Las ideas anteriores forman parte del debate sobre si el ser humano es malo o bueno por naturaleza. La filosofía política ha examinado esta cuestión. Se pueden citar a Thomas Hobbes y a Jean-Jacques Rousseau como los exponentes más notables de ambas posturas. Hobbes mencionó que era preciso la existencia de una entidad superior al individuo para que moderara sus impulsos violentos y egoístas (el Estado); mientras que Rousseau pensó en que la inclinación natural de las personas era la empatía y la bondad.

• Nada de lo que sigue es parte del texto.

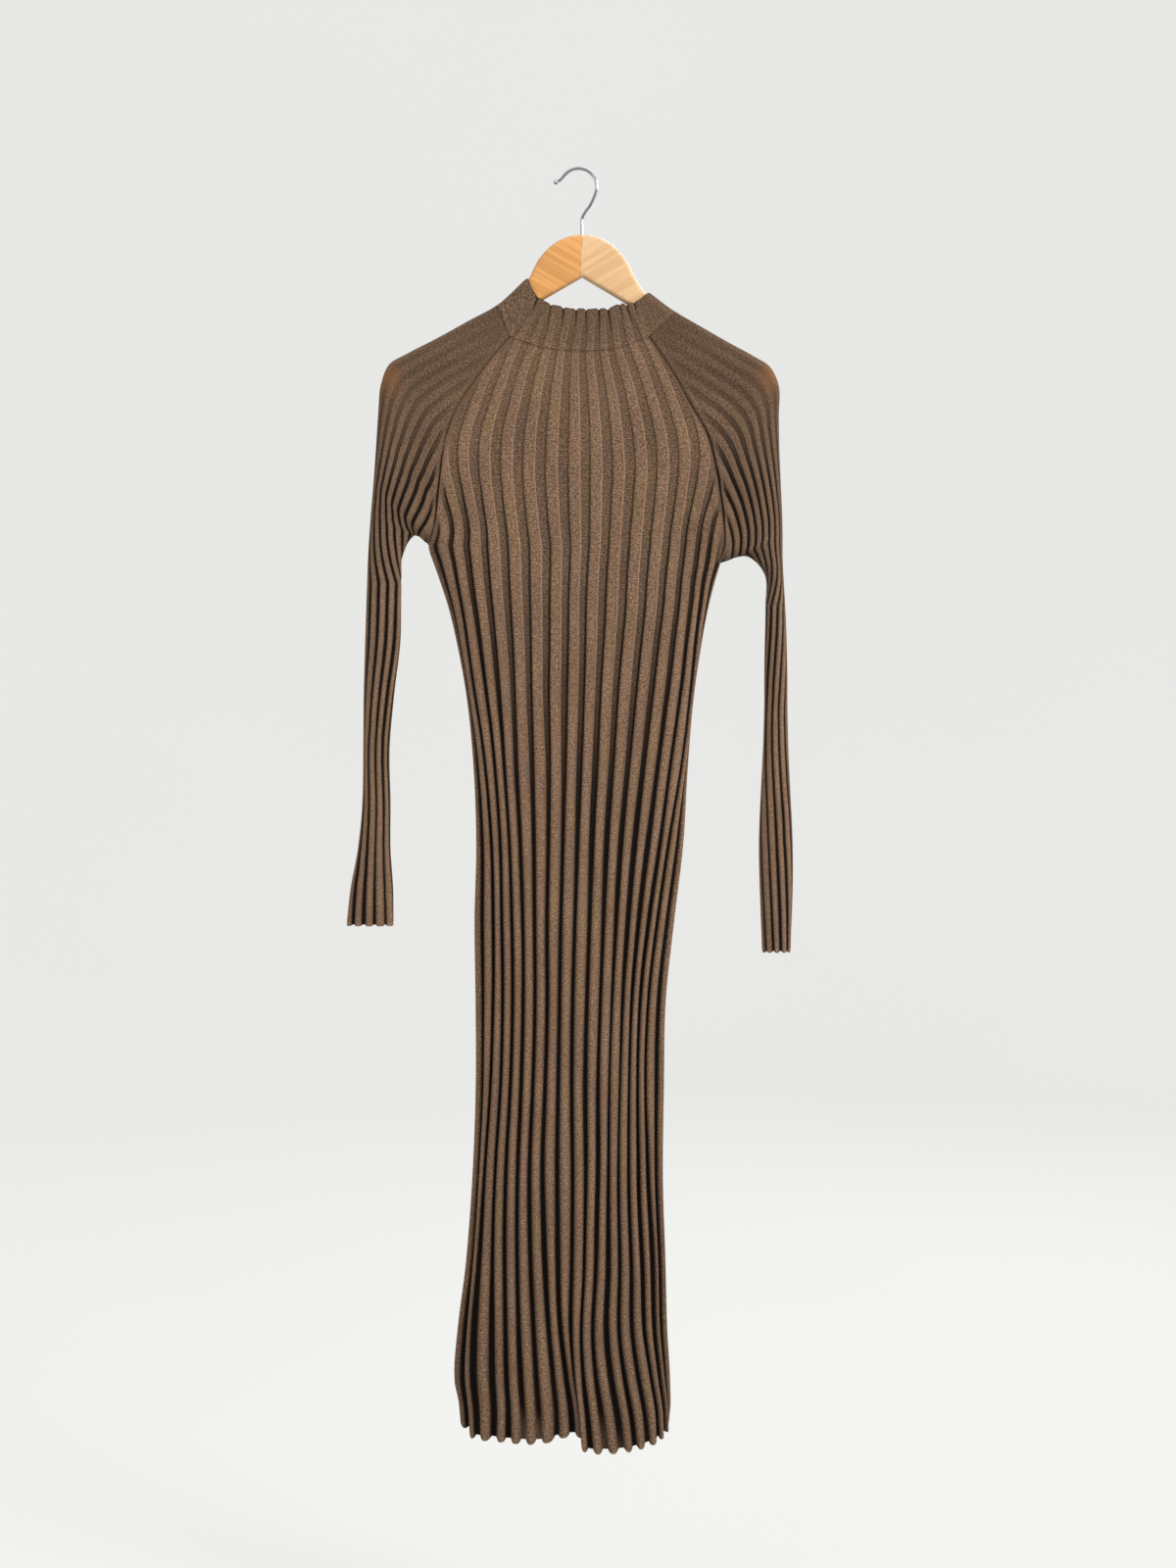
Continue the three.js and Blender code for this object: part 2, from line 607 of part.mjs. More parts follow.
// The places of the collar's columns, in shares of its width.
function collarColumns() {
  const corner = COLLAR[1].across;
  const places = [];
  for (let i = 0; i < COLLAR_SIDE_COLUMNS; i += 1) {
    places.push(corner * (i / COLLAR_SIDE_COLUMNS) ** SIDE_CROWDING);
  }
  for (let i = 0; i <= COLLAR_FACE_COLUMNS; i += 1) {
    places.push(corner + ((1 - 2 * corner) * i) / COLLAR_FACE_COLUMNS);
  }
  for (let i = COLLAR_SIDE_COLUMNS - 1; i >= 0; i -= 1) {
    places.push(1 - corner * (i / COLLAR_SIDE_COLUMNS) ** SIDE_CROWDING);
  }
  return places;
}

function collarPoint(across, down, face) {
  const read = (column) => lookup(COLLAR, 'across', across, column);
  const straight = (column) => {
    const i = across < 0.5 ? 0 : COLLAR.length - 2;
    const a = COLLAR[i];
    const b = COLLAR[i + 1];
    return a[column] + ((b[column] - a[column]) * (across - a.across)) / (b.across - a.across);
  };
  const side = across < COLLAR[1].across || across > COLLAR[COLLAR.length - 2].across;
  const seamX = side ? straight('seamX') : read('seamX');
  const seamZ = side ? straight('seamZ') : collarSeamZ(seamX);
  const x = read('topX') + (seamX - read('topX')) * down;
  const z = read('topZ') + (seamZ - read('topZ')) * down;
  return clothPoint(x, z, face, 'body', Infinity);
}

function collar() {
  const places = collarColumns();
  const loop = [
    ...places.map((across) => ({ across, face: -1 })),
    ...places.slice(1, -1).reverse().map((across) => ({ across, face: 1 })),
    { across: places[0], face: -1 },
  ];
  const outer = [];
  const inner = [];
  for (let r = 0; r <= COLLAR_ROWS; r += 1) {
    const down = r / COLLAR_ROWS;
    const outerRow = [];
    const innerRow = [];
    for (const { across, face } of loop) {
      const cloth = collarPoint(across, down, face);
      const onFace = Math.abs(across - 0.5) < 0.5 - COLLAR[1].across;
      const gather = onFace ? COLLAR_RELIEF * (1 - down) ** GATHER_FADE : 0;
      const rib = cloth.base.x / COLLAR_RIB_WIDTH;
      outerRow.push(cloth.base.clone().addScaledVector(cloth.normal, gather * ribHeight(rib)));
      innerRow.push(cloth.base.clone().addScaledVector(cloth.normal, -WALL));
    }
    outer.push(outerRow);
    inner.push(innerRow);
  }
  return new Wall(outer, inner, 0).geometry();
}

// The hanger's outline, under the shoulder folds of the cloth: from the top over
// the right arm to the mitre's foot, then round the left arm and back.
function hangerOutline() {
  const shape = new THREE.Shape();
  const drop = WALL + WOOD_CLEAR + reliefAt(WOOD_TIP.left.z, 'sleeve');
  const shoulder = (side, i) => {
    const row = SLEEVE[side][i];
    const edge = edgeDistance(row.outerX, row.outerZ);
    shape.lineTo(row.outerX - edge.outX * drop, row.outerZ - edge.outZ * drop);
  };
  const curve = (way, a, b, end) => {
    shape.bezierCurveTo(way * a.x, a.z, way * b.x, b.z, way * end.x, end.z);
  };
  const tip = (side, start) => {
    const { x, z, radius } = WOOD_TIP[side];
    shape.absarc(x, z, radius, start, start - Math.PI, true);
  };
  shape.moveTo(0, WOOD_TOP);
  curve(1, ...HEAD_TOP);
  curve(1, ...HEAD_NECK);
  [1, 2, 3].forEach((i) => shoulder('right', i));
  tip('right', Math.PI / 2 - Math.atan(WOOD_TIP.right.slope));
  shape.lineTo(0, WOOD_APEX);
  tip('left', 1.5 * Math.PI + Math.atan(WOOD_TIP.left.slope));
  [3, 2, 1].forEach((i) => shoulder('left', i));
  const [neckTop, neckLow] = HEAD_NECK;
  const [topFirst, topLast, dome] = HEAD_TOP;
  shape.lineTo(LEFT_ARM_START.x, LEFT_ARM_START.z);
  curve(-1, neckLow, neckTop, dome);
  curve(-1, topLast, topFirst, { x: 0, z: WOOD_TOP });
  return shape;
}

const wasm = await Module();
wasm.setup();

function toSolid(geometry) {
  const bare = geometry.index ? geometry.clone() : geometry;
  bare.deleteAttribute('normal');
  bare.deleteAttribute('uv');
  const merged = mergeVertices(bare, 1e-4);
  return new wasm.Manifold(new wasm.Mesh({
    numProp: 3,
    vertProperties: new Float32Array(merged.attributes.position.array),
    triVerts: new Uint32Array(merged.index.array),
  }));
}

function fromSolid(solid) {
  const mesh = solid.getMesh();
  const geometry = new THREE.BufferGeometry();
  geometry.setAttribute('position', new THREE.BufferAttribute(new Float32Array(mesh.vertProperties), 3));
  geometry.setIndex(new THREE.BufferAttribute(new Uint32Array(mesh.triVerts), 1));
  geometry.computeVertexNormals();
  return geometry;
}

// One mitred half of the hanger, bored for the hook's stem.
function hangerArm(side) {
  const board = new THREE.ExtrudeGeometry(hangerOutline(), {
    depth: 2 * (WOOD_HALF - WOOD_EDGE),
    bevelEnabled: true,
    bevelThickness: WOOD_EDGE,
    bevelSize: WOOD_EDGE_RUN,
    bevelOffset: -WOOD_EDGE_RUN,
    bevelSegments: 3,
    curveSegments: 6,
  });
  board.rotateX(Math.PI / 2);
  board.translate(0, WOOD_HALF - WOOD_EDGE, 0);
  const away = new THREE.BoxGeometry(CUT_WIDTH, CUT_DEPTH, CUT_WIDTH);
  away.translate((side === 'left' ? 1 : -1) * (CUT_WIDTH - MITRE_GAP) / 2, 0, 0);
  const bore = new THREE.CylinderGeometry(WIRE + BORE_CLEAR, WIRE + BORE_CLEAR, 2 * STEM_DEPTH, 16);
  bore.rotateX(Math.PI / 2);
  bore.translate(0, 0, WOOD_TOP);
  return fromSolid(toSolid(board).subtract(toSolid(away)).subtract(toSolid(bore)));
}

// The wire hook: a stem from the wood, a bend to the right, an open circle and
// a short back curl that ends in a small ball.
function hook() {
  const centre = { x: -HANGER_X, z: -HOOK_RADIUS + WIRE };
  const circle = [];
  for (let degrees = CIRCLE.from; degrees <= CIRCLE.to; degrees += CIRCLE.step) {
    const angle = THREE.MathUtils.degToRad(degrees);
    circle.push({
      x: centre.x + HOOK_RADIUS * Math.cos(angle),
      z: centre.z + HOOK_RADIUS * Math.sin(angle),
    });
  }
  const foot = { x: 0, z: WOOD_TOP - STEM_DEPTH + 1 };
  const route = [foot, ...STEM, ...circle, ...CURL].map(({ x, z }) => new THREE.Vector3(x, 0, z));
  const wire = new THREE.ExtrudeGeometry(
    new THREE.Shape().absarc(0, 0, WIRE, 0, 2 * Math.PI),
    {
      steps: 36,
      curveSegments: 4,
      bevelEnabled: false,
      extrudePath: new THREE.CatmullRomCurve3(route),
    },
  );
  const ball = new THREE.SphereGeometry(BALL, 10, 6);
  ball.translate(BALL_AT.x, 0, BALL_AT.z);
  return fromSolid(toSolid(wire).add(toSolid(ball)));
}

function material(name, colour, roughness, metalness) {
  const made = new THREE.MeshStandardMaterial({ color: colour, roughness, metalness });
  made.name = name;
  return made;
}

const knit = material('knit', COLOURS.cloth, 0.95, 0);
const knitCollar = material('knit collar', COLOURS.collar, 0.95, 0);
const woodLeft = material('wood left', COLOURS.woodLeft, 0.45, 0);
const woodRight = material('wood right', COLOURS.woodRight, 0.45, 0);
const chrome = material('chrome', COLOURS.chrome, 0.15, 1);

const dress = new THREE.Group();
dress.position.x = HANGER_X;

function addPiece(name, geometry, finish) {
  const mesh = new THREE.Mesh(geometry, finish);
  mesh.name = name;
  dress.add(mesh);
}

addPiece('front_panel', bodyPanel(-1), knit);
addPiece('back_panel', bodyPanel(1), knit);
addPiece('left_sleeve', sleeve('left'), knit);
addPiece('right_sleeve', sleeve('right'), knit);
addPiece('collar', collar(), knitCollar);
addPiece('hanger_arm_left', hangerArm('left'), woodLeft);
addPiece('hanger_arm_right', hangerArm('right'), woodRight);
addPiece('hanger_hook', hook(), chrome);

const model = new THREE.Group();
model.add(dress);

export default model;
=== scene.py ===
import math

import bmesh
import bpy
import numpy as np
from mathutils import Matrix, Vector


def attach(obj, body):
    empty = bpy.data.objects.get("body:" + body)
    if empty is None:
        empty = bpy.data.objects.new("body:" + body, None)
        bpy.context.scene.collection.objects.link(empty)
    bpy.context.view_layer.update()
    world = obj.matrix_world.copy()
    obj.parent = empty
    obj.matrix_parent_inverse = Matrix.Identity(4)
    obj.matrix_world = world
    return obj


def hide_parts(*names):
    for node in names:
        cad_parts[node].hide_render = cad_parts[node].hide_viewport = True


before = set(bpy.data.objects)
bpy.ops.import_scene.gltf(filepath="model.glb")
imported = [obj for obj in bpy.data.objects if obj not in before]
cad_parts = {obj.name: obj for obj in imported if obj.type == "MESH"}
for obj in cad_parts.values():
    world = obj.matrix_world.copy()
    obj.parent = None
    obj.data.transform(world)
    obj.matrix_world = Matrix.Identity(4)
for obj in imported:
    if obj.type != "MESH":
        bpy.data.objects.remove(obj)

bl_info = {
    "name": "Rib knit dress on a hanger",
    "version": (1, 0, 0),
    "blender": (4, 5, 0),
    "location": "3D View > Sidebar > Dress",
    "description": "Builds a long rib knit dress, its seams, the wooden hanger and a pale studio",
    "category": "Object",
}

# Sizes are millimetres in the dress's own frame until a mesh is made. Its middle
# stands HANGER_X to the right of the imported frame's origin, and -Y is its front.
MM = 0.001
HANGER_X = 3.8
FRONT, BACK = -1, 1
FOLD_POWER = 2.2
RIBS = 17
MEASURED_RIB = 4
SLEEVE_RIBS = 5
SEAM_GAP = 0.3
TINY = 1e-6


class Table:
    """Measured sizes in named columns, read smoothly between the rows."""

    def __init__(self, names, rows):
        rows = np.array(rows, float)
        if rows[0, 0] > rows[-1, 0]:
            rows = rows[::-1]
        self.columns = dict(zip(names.split(), rows.T))
        self.key = rows[:, 0]

    def read(self, name, at):
        return smooth_read(self.key, self.columns[name], at)


def smooth_read(key, values, at):
    """A smooth curve through values at the places in key."""
    at = np.clip(np.asarray(at, float), key[0], key[-1])
    i = np.clip(np.searchsorted(key, at, side="right") - 1, 0, len(key) - 2)
    slopes = np.diff(values) / np.diff(key)
    tangents = np.concatenate([slopes[:1], (slopes[1:] + slopes[:-1]) / 2, slopes[-1:]])
    span = key[i + 1] - key[i]
    t = (at - key[i]) / span
    bend = (tangents[i] - slopes[i]) * (1 - t) - (tangents[i + 1] - slopes[i]) * t
    return values[i] + (values[i + 1] - values[i]) * t + span * t * (1 - t) * bend


def smoothstep(low, high, value):
    t = np.clip((value - low) / (high - low), 0, 1)
    return t * t * (3 - 2 * t)


WAVES_ACROSS, WAVES_DOWN = (0.01, 0.05), (0.005, 0.025)


def waves(x, z, seed, count=5):
    """A slow unevenness between about -1 and 1, the same on each run."""
    random = np.random.default_rng(seed)
    total = np.zeros(np.broadcast(x, z).shape)
    for _ in range(count):
        across, down = random.uniform(*WAVES_ACROSS), random.uniform(*WAVES_DOWN)
        total += np.sin(across * x + down * z + random.uniform(0, 2 * np.pi))
    return total / count ** 0.5


# Sections of the body from the neck seam to the hem: the left fold, the groove
# four ribs left of the middle, the middle groove, its partner and the right fold.
BODY = Table("z left left4 middle right4 right", [
    (-184.5, -134, -62, 0, 62, 134),
    (-205, -148, -69, 0, 70, 150),
    (-230, -163, -77, 1, 79, 166),
    (-258, -177, -85, 2, 88, 181),
    (-290, -188, -93, 3, 97, 193),
    (-325, -190, -95, 3, 100, 190),
    (-360, -176, -92, 3, 97, 175),
    (-385, -166, -89, 3, 94, 162),
    (-400, -164, -87, 3, 92, 158),
    (-413, -167, -86, 3, 91, 155),
    (-432, -161, -85, 2, 89, 150),
    (-452, -154, -84, 1, 87, 144),
    (-480, -145, -82, 0, 85, 137),
    (-523, -135, -79, 0, 80, 129),
    (-580, -125, -76, -1, 74, 121),
    (-652, -118, -73, -3, 66.5, 115),
    (-738, -115, -68, -6, 58, 110),
    (-824, -117, -65.5, -8.6, 50.5, 100),
    (-910, -116, -65.5, -10.7, 44, 91),
    (-1010, -116, -67, -11.8, 41, 89),
    (-1110, -120, -70, -10.7, 40, 88),
    (-1200, -127, -71, -11, 41, 91),
    (-1270, -136, -70, -12, 40, 93),
    (-1320, -140, -68, -9, 46, 96),
    (-1362, -136, -65, -5, 54, 97),
    (-1395, -134, -64, -3, 58, 96),
])
NECK_Z, HEM_Z = -184.5, -1395

# The raglan seams on the front and the back.
RAGLAN = Table("z left right", [
    (-184.5, -78, 73),
    (-205, -96, 87),
    (-230, -115, 103),
    (-258, -134, 118),
    (-290, -147, 136),
    (-325, -154, 146),
    (-360, -158, 152),
    (-385, -160.5, 155),
    (-400, -163, 156),
    (-413, -167, 155),
    (-432, -161, 150),
])
UNDERARM = {"left": -413, "right": -432}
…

Esas posiciones han logrado sobrevivir durante el tiempo y siguen siendo objeto de discusión, no sólo filosófica, sino en áreas muy concretas, por ejemplo, las políticas públicas.

Claro, la manera en que el sujeto se posicione, será la forma en que extienda sus lazos de solidaridad, cordialidad y confianza hacia los demás (o no). La desconfianza, el egoísmo y el miedo hacia los desconocidos puede cifrar su comportamiento, manteniendo una participación reducida en la vida comunitaria.

Pensar en una bondad innata o en una maldad inoculada desde el momento de nacer (incluso, desde antes) responde a una visión, me parece, catastrofista. Las personas buenas existen y también las que actúan vilmente, pero si, en principio, se descarta que el ser humano tenga una u otra predisposición, ¿qué lo lleva a hacia el bien o hacia el mal?

La respuesta es un laberinto, pero se podría aventurar que la manera en que se esté en y piense el mundo obedece a las relaciones con los demás. El ser humano es con la sociedad; en caso contrario, difícilmente podría considerársele como tal, tomando en cuenta, de forma única, su membresía biológica a la especie, puesto que la dimensión cultural no existiría.

Hay una bifurcación en el camino del entendimiento social y de la propia vida: actuar bien o ser malo. Más allá de la visión teológica al respecto, es una cuestión de índole utilitaria y ética. Participar en la sociedad exige aceptar códigos, comportamientos y lenguajes, desconocerlos implica la expulsión de la colectividad.

Al ser conscientes de nosotros mismos y del papel que tenemos en la organización social, salta a la vista esta cuestión. Ser bueno o ser malo, he ahí el dilema.